Where cmpd1_sg and cmpd2_sg refer to the phases that will be fit to the spectrum and plotted. Note that minimum and maximum angles, as well as the wavelength, must also be specified if they differ from default values.

Unknown peaks

In cases where not all peaks can be attributed to known phases in the training set, the following messsage will appear:

WARNING: some peaks (I ~ X%) were not identified.

Where X% represents the maximum intensity of the peaks that were not able to be identified. These peaks can be visualized by adding the --show_reduced argument at runtime (with --plot). This will show the reduced spectrum (as a yellow dashed line), obtained by subtracting the peaks associated with all known phases.

By default, the warning message will appear when unknown peaks remain with intensities that exceed 25% of the initial maximum. This cutoff may be changed using the --unknown_thresh option.

Pair distribution functions

To achieve more accurate phase identification, the user can train two models: one on simulated XRD patterns and another on virtual PDFs computed through a Fourier transform of those XRD patterns. This can be accomplished using the following command:

python construct_model.py --inc_pdf

Once training is finished, two files named XRD_Model.h5 and PDF_Model.h5 will be placed in a Models folder. This folder should be present in any directory where the user wishes to analyze new patterns.

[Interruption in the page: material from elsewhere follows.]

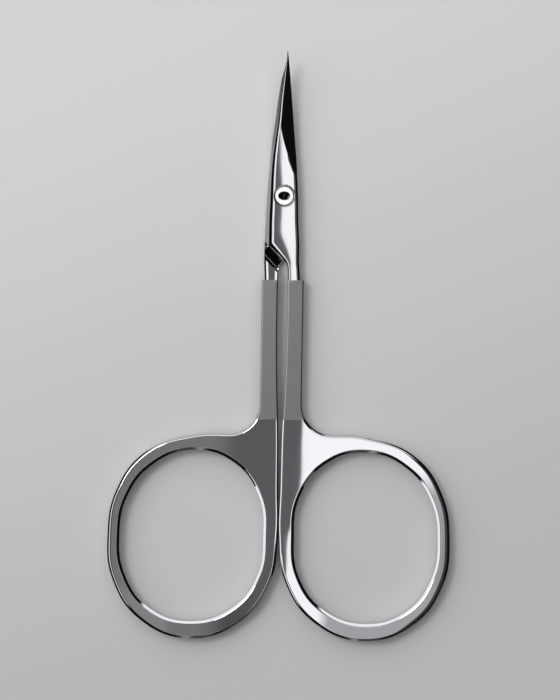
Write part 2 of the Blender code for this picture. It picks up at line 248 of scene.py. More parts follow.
class ScissorBladeSizes(bpy.types.PropertyGroup):
    reach: length("Blade reach", "From the pivot to the tips", upper_tip)
    proud_face: length("Band step", "How far the band stands proud of the lap's face", 0.1 * mm)
    proud_outside: length("Outer step", "How far the band stands proud outside", 0.47 * mm)
    proud_inside: length("Inner step", "How far the band stands proud inside", 0.01 * mm)
    overlap: length("Overlap", "How far the lap's root sits inside the band", 1.0 * mm)
    lap_width: length("Lap width", "Width of the lap that the shares refer to", 4.3 * mm)
    lap_gap: length("Lap gap", "Gap between the mating faces", 0.2 * mm)
    heel_reach: length("Heel reach", "From the pivot back to the heel's corner", 7.68 * mm)
    heel_depth: length("Heel depth", "Length of the heel's slanted face along the tool", 2.3 * mm)
    heel_fillet: length("Heel fillet", "Curve between the heel and the shank", 1.3 * mm)
    shoulder_clearance: length("Shoulder clearance", "From the heel to the ramp", 0.05 * mm)
    shoulder_radius: length("Shoulder radius", "Radius of the curved ramp", 2.25 * mm)
    under_chamfer: length("Under chamfer", "Chamfer of the lap's back edges", 0.35 * mm)
    edge_bevel: length("Edge bevel", "Width of the bevel along the cutting side", 0.55 * mm)
    edge_land: length("Edge land", "Height of the wall under the bevel", 0.25 * mm)
    tip_thickness: length("Tip thickness", "Thickness of a blade at its tip", 0.35 * mm)
    ground_start: length("Ground start", "From the pivot to the start of the ground face", 3.6 * mm)
    ground_full: length("Ground full", "Where the ground face is full width", 11.3 * mm)
    bend_start: length("Bend start", "From the pivot to the start of the bend", 4.5 * mm)
    tip_rise: length("Tip rise", "How far the bend lifts the tips", 3.6 * mm)
    corner_round: length("Corner round", "Rounding of the polished corners", 0.05 * mm)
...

Following a similar procedure as described above for standalone XRD analysis, both models can now be applied to perform phase identification based on XRD patterns placed in the Spectra folder. To ensure both models are used, the --inc_pdf flag should be specified at runtime:

python run_CNN.py --inc_pdf

This will yield predictions that are derived from a confidence-weighted sum of the predicted phases from both models trained on XRD patterns and virtual PDFs. By default, only the merged predictions will be shown. However, the user can choose to show predictions from each individual method by specifying:

python run_CNN.py --inc_pdf --show_indiv

All other runtime arguments described in the previous section hold for PDF analysis.